Aim of the exercise: Every line holding the word "part" counts once. Give the total, nothing more.

(Entries with model source code)

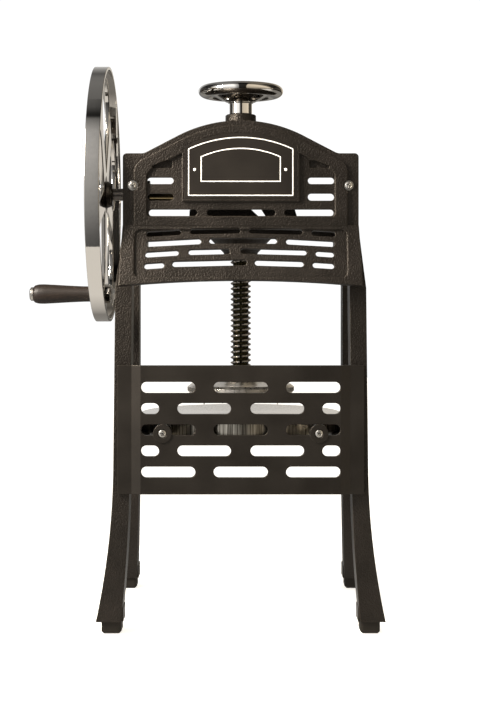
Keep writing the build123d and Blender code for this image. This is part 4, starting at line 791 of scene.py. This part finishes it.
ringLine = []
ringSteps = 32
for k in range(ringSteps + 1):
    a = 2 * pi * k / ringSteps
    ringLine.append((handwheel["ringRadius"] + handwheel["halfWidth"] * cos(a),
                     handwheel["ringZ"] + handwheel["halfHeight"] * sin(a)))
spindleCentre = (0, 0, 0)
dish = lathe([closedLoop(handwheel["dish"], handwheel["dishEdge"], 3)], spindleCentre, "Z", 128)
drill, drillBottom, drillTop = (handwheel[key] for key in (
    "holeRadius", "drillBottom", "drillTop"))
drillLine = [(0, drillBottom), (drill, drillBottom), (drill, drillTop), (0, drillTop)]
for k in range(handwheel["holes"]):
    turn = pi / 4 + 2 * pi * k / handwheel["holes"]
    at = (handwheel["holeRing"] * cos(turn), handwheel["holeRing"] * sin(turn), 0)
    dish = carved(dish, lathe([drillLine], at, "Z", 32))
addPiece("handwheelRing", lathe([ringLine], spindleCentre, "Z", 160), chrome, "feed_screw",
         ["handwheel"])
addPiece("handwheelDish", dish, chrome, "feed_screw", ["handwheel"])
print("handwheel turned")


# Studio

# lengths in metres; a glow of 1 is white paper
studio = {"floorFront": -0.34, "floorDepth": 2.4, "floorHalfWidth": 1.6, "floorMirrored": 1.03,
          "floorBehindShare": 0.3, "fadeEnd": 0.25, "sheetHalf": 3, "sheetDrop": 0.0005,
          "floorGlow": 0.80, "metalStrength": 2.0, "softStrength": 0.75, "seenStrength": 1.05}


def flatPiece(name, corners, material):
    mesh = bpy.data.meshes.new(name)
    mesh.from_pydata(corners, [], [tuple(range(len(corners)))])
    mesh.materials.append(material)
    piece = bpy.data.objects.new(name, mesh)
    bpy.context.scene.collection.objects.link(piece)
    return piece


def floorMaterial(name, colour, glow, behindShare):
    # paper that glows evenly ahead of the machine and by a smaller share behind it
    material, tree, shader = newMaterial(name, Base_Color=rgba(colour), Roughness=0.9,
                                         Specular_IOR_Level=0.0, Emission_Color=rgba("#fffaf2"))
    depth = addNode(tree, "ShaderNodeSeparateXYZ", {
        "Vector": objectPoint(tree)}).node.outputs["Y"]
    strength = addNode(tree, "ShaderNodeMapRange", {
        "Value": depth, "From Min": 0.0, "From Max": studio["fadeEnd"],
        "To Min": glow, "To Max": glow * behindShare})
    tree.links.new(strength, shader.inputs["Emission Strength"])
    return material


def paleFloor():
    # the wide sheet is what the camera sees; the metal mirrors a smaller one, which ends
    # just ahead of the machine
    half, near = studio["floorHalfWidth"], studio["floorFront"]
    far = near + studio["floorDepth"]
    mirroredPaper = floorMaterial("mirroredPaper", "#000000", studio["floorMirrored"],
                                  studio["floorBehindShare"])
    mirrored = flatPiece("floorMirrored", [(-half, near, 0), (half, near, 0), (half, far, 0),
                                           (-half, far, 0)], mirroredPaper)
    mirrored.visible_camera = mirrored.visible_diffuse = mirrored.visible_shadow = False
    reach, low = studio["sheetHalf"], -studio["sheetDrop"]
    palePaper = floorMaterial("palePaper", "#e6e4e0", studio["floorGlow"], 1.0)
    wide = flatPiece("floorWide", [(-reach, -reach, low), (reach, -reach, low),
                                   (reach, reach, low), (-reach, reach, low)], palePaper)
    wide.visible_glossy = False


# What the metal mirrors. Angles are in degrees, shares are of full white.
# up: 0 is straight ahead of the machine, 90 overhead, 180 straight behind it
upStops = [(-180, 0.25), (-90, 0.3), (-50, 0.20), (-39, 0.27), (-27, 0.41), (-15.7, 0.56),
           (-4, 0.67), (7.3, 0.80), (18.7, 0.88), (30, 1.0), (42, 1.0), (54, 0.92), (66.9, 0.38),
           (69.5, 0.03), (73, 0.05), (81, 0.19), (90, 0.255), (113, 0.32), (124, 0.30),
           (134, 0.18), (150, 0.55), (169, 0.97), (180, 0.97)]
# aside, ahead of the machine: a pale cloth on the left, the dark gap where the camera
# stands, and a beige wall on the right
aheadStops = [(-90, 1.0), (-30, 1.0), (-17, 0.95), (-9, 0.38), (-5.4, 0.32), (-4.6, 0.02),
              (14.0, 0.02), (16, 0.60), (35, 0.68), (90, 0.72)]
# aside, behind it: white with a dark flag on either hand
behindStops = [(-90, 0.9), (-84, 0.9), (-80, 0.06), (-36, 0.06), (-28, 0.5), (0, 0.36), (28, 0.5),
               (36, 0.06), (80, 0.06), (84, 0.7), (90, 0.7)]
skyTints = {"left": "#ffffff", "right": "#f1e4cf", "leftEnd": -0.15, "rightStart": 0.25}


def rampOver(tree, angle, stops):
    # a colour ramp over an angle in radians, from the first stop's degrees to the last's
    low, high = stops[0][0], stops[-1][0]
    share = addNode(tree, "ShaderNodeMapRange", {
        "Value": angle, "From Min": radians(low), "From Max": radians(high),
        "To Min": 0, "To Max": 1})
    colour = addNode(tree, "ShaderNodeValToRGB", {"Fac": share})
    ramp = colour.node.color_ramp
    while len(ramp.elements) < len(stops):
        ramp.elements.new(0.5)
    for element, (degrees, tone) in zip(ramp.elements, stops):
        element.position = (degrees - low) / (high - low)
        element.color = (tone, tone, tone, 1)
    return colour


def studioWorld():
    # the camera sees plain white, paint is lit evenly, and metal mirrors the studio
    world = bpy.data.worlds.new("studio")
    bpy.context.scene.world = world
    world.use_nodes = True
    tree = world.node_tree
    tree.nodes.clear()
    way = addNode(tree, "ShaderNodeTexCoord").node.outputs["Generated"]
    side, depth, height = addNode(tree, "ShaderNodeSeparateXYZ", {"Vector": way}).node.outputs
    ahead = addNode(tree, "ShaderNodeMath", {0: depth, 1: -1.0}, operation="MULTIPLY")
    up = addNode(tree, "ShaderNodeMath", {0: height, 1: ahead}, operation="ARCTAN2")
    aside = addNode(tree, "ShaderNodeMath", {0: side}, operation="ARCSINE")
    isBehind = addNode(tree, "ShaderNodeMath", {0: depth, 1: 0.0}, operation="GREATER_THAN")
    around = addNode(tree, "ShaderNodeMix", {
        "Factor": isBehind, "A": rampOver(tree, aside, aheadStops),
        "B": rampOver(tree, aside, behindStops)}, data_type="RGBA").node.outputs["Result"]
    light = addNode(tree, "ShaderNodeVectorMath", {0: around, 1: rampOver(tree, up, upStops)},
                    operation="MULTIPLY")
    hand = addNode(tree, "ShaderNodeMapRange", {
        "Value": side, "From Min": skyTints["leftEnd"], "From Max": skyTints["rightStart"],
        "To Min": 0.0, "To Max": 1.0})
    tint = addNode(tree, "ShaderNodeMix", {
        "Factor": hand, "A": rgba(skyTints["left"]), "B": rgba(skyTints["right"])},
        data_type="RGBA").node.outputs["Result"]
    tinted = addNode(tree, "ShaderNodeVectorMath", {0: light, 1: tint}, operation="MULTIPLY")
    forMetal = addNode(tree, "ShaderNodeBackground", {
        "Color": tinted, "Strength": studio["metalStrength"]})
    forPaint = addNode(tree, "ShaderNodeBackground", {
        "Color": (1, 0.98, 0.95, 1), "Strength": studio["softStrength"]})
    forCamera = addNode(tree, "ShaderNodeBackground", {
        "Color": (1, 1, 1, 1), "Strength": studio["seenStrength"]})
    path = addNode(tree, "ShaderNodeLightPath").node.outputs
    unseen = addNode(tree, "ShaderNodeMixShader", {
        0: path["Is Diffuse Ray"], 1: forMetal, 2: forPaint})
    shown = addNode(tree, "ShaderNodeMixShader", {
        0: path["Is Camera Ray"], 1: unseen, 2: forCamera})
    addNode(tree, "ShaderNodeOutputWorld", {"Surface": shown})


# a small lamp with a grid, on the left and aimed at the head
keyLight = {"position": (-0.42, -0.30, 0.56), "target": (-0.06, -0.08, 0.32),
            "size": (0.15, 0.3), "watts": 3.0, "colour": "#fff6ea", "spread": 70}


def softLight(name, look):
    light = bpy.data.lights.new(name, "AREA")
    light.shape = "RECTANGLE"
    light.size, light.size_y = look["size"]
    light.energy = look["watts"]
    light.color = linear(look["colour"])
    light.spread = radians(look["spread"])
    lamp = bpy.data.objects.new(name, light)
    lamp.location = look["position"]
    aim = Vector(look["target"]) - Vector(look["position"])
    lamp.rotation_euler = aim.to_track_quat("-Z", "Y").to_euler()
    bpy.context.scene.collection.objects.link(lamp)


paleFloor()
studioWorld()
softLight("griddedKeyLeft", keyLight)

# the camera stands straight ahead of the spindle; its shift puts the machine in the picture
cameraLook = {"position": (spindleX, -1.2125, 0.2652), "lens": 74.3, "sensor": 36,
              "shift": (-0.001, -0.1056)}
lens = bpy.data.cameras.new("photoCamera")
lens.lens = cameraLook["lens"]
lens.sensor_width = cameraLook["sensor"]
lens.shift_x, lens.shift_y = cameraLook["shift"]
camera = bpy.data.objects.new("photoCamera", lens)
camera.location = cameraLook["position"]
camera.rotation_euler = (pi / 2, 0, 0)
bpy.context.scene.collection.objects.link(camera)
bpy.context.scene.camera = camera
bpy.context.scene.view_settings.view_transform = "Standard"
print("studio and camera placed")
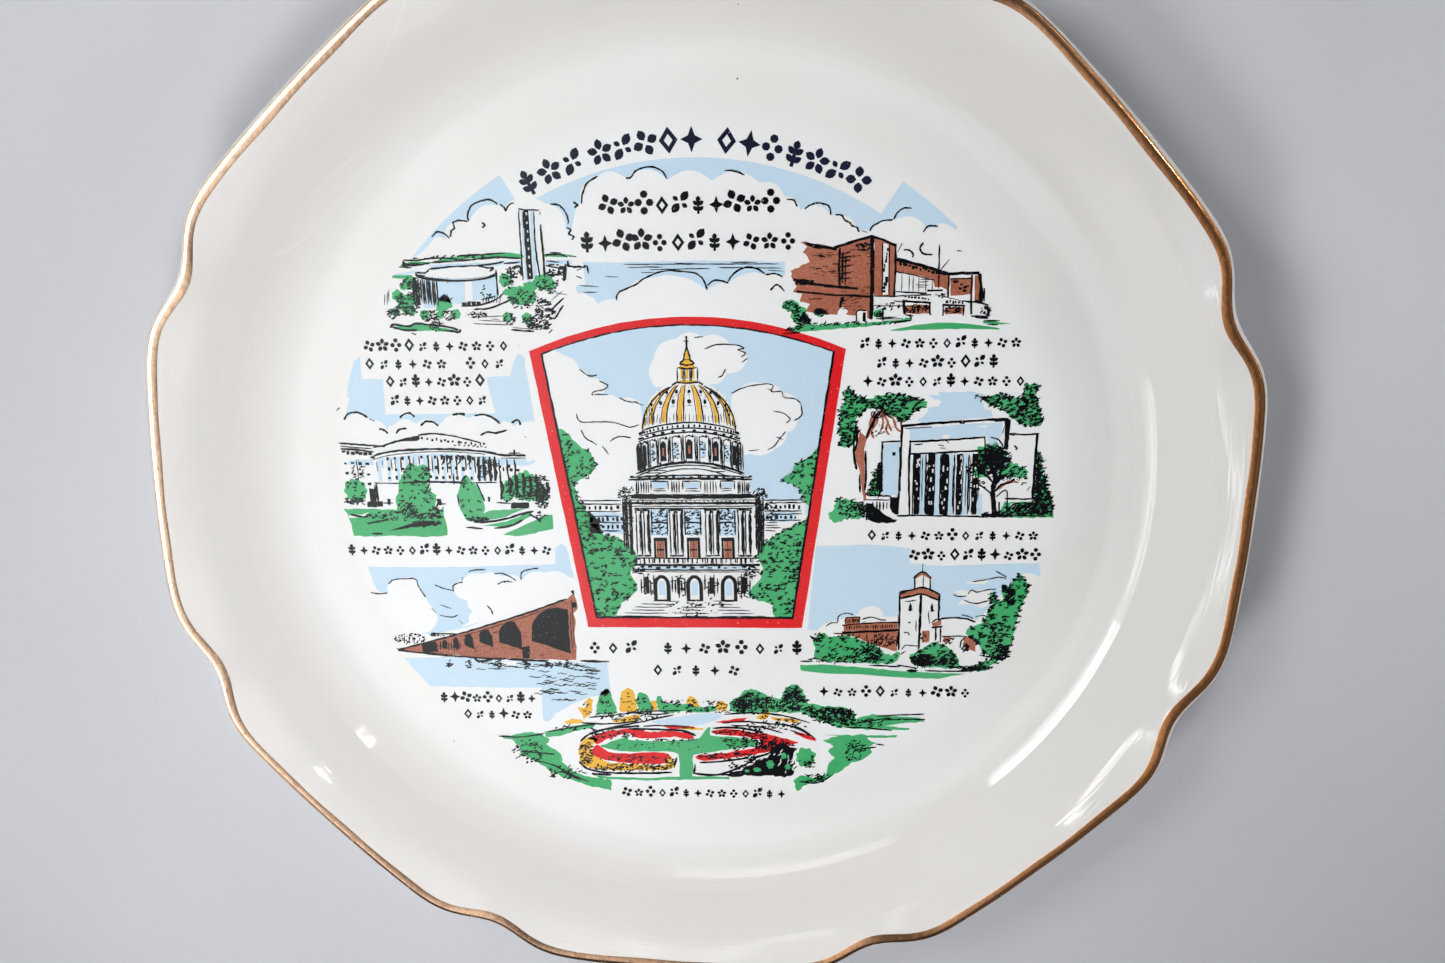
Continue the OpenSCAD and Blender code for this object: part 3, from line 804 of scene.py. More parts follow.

Full solution: 2